Wednesday, October 9, 2013

John Muir Trail: Bowling in Bishop

Like most great outdoor adventures, this one started at… the bowling alley.  The high desert town of Bishop felt like an oven as we rolled in along 395, our car smelling of fast food, young boys and backpacking gear.  Even the old western-style storefronts seemed to be sweating, and people sat in small patches of shade, the heat like something iron and heavy, pushing down from the sky, making it hard to move.  After grabbing cold drinks and oversized hamburgers we meandered across the highway to a bowling alley—which was highly air-conditioned and wonderful.

My boys, Noah and Kai, had only bowled once before, during another family vacation in Pismo Beach.  And they loved it.  They loved the shoes.  They loved lugging half a dozen brightly-colored balls to our ball return station and trying them all.  They even told me they liked the smell of bowling alleys—decades’ worth of sweet stuff stuck on hard-to-reach surfaces, the faintest hint of old cigarette smoke left over from the days of my childhood and before, when you could still light up and work on giving yourself (and everyone else) cancer inside such buildings.

But I discovered there is a new twist on bowling, something they didn’t have back in the seventies when I was inhaling secondhand smoke and hunting for that elusive strike.  They have bumper rails now.  You can actually put rails up along the edges of the lane so that your ball never goes in the gutter.  You can roll your ball towards the gutter, slow as molasses, watch it bounce from side to side down the length of the alley and still get a strike!

Not only is your risk of developing lung tumors lower now, you can bowl like an idiot and still beat your father!

And it was fun.  We laughed.  We teased and harassed each other.  We tried to spin our balls to make them curve down the lane the way those really studly bowlers on television do, the guys with mullets and special gloves.  We did little dance moves in our slippery shoes.  We clapped when Johnny Cash came on the radio.

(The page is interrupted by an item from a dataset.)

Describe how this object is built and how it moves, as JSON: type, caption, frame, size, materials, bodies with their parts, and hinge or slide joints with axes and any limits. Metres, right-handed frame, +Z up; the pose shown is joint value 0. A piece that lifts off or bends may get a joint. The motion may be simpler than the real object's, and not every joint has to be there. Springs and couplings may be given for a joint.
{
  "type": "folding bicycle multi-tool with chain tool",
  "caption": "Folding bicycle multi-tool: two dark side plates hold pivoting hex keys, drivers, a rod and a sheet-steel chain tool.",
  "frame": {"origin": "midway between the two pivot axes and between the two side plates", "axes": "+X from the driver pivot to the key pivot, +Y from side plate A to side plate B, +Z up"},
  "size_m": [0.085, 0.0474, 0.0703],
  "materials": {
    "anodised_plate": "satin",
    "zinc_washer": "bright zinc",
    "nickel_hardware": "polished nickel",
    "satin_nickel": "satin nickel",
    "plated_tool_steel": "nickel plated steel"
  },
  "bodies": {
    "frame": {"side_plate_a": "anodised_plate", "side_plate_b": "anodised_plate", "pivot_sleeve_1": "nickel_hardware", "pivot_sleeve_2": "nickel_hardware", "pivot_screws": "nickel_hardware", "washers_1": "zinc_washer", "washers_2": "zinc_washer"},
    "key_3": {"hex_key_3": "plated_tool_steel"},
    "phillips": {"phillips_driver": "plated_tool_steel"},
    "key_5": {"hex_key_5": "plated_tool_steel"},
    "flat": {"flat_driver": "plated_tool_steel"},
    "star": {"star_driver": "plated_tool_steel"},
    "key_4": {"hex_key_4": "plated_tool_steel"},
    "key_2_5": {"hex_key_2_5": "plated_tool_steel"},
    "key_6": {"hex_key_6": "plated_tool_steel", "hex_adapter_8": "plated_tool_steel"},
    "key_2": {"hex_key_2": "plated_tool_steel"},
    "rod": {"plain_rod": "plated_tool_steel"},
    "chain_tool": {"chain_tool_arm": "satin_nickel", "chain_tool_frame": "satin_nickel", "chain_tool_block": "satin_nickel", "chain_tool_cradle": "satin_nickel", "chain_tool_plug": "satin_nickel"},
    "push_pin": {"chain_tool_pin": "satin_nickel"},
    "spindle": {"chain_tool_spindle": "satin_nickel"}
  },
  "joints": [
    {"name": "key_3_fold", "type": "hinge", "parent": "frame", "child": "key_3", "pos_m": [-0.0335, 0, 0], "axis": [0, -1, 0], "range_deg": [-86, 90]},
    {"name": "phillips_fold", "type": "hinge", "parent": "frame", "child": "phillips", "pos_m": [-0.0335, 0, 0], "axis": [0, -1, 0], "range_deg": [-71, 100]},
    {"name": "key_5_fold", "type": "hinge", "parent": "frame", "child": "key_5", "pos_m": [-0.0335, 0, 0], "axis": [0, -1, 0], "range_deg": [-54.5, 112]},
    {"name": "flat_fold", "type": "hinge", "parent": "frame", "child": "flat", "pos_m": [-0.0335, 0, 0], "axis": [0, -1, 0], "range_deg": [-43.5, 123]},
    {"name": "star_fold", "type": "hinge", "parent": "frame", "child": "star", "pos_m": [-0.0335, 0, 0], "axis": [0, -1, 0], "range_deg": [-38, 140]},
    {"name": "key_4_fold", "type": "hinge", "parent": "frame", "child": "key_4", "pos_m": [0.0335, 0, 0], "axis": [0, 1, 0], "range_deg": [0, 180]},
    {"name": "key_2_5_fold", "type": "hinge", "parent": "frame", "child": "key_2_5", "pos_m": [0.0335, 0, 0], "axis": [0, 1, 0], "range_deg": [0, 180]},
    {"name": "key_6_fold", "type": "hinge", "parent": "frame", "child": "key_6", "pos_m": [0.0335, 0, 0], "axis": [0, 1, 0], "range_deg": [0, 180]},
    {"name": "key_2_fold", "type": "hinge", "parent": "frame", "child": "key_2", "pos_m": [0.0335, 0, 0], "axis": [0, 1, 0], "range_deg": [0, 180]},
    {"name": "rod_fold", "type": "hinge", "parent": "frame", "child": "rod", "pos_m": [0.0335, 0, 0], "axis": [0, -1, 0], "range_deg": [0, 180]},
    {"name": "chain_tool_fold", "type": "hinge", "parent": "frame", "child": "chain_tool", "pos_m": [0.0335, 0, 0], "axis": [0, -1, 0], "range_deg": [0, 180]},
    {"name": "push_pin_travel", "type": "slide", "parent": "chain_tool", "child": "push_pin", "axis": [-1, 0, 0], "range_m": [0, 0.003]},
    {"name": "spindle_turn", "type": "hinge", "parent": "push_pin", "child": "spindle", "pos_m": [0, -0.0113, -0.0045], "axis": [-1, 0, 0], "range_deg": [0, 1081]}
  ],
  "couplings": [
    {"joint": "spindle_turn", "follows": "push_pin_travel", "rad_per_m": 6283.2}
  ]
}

I’ll be honest with you.  At first I hated the idea of bumper rails.  It seemed cheap.  It seemed like cheating.  But as we walked home, sweating in the late-night desert heat, I reconsidered bumper rails.  They were okay.  They were fun.  They helped my kids have a good time.  They made the ball do funny things.

And I started thinking it would be really cool if life had some sort of bumper rails—something soft and indiscrete and forgiving that you could put around your kids without embarrassing them.  Of course I’d never want to keep my boys from experiencing all those important, small failures, the ones that help all of us learn about ourselves, understand the world around us and become better human beings.  But I’d love to have bumper rails to keep them away from life’s truly dangerous failures, the ones that lead to honest-to-goodness gutters with all their hypodermic needles, ruinous relationships and infectious diseases.

But I guess you can’t build a bumper rail like that, not with plastic or wood or metal anyway.  You can’t put your kids in a giant hamster ball or pad their clothes with packaging peanuts.

I actually thought about it for a long time that night as we lay in our cheap hotel room, sweating beneath the sheets, and I realized that in a way this whole trip was about building bumper rails for my kids.   That’s what I could give them—the mountains, a million stars, a month of sunsets.  We could laugh together.  We could talk and share dreams and spend hours in each other’s company.  I could kiss them on the forehead after reading to them each evening, and we could sleep side by side, and maybe somehow that would be enough to build a bumper rail.  Maybe that would be enough to keep them from life’s really big gutters.

Don’t get me wrong.  I’m not Super Dad.  I can be a real asshole sometimes.  I’ve lost my temper and yelled and slammed doors and been just as unfair and impatient as the next guy.    But when it’s all said and done, when my two boys sprout weird hairs on their bodies and grow into men, when they leave the imperfect nest Pam and I have built for them, I hope these times we’ve shared surround them as they go.  Maybe something small, like diving together into an emerald swimming hole or watching bats dart across a dusky sky, will pad them more than corduroys full of packaging peanuts ever could. 

I liked the thought of it anyway.

Just before I finally dozed off, a chorus of coyotes started up in the distance, a pack of them yipping at the desert sky, a family sticking together.  And I guess that’s the way you do it.  You journey into this uncertain world side by side with the people you love, and you make time to howl at the moon.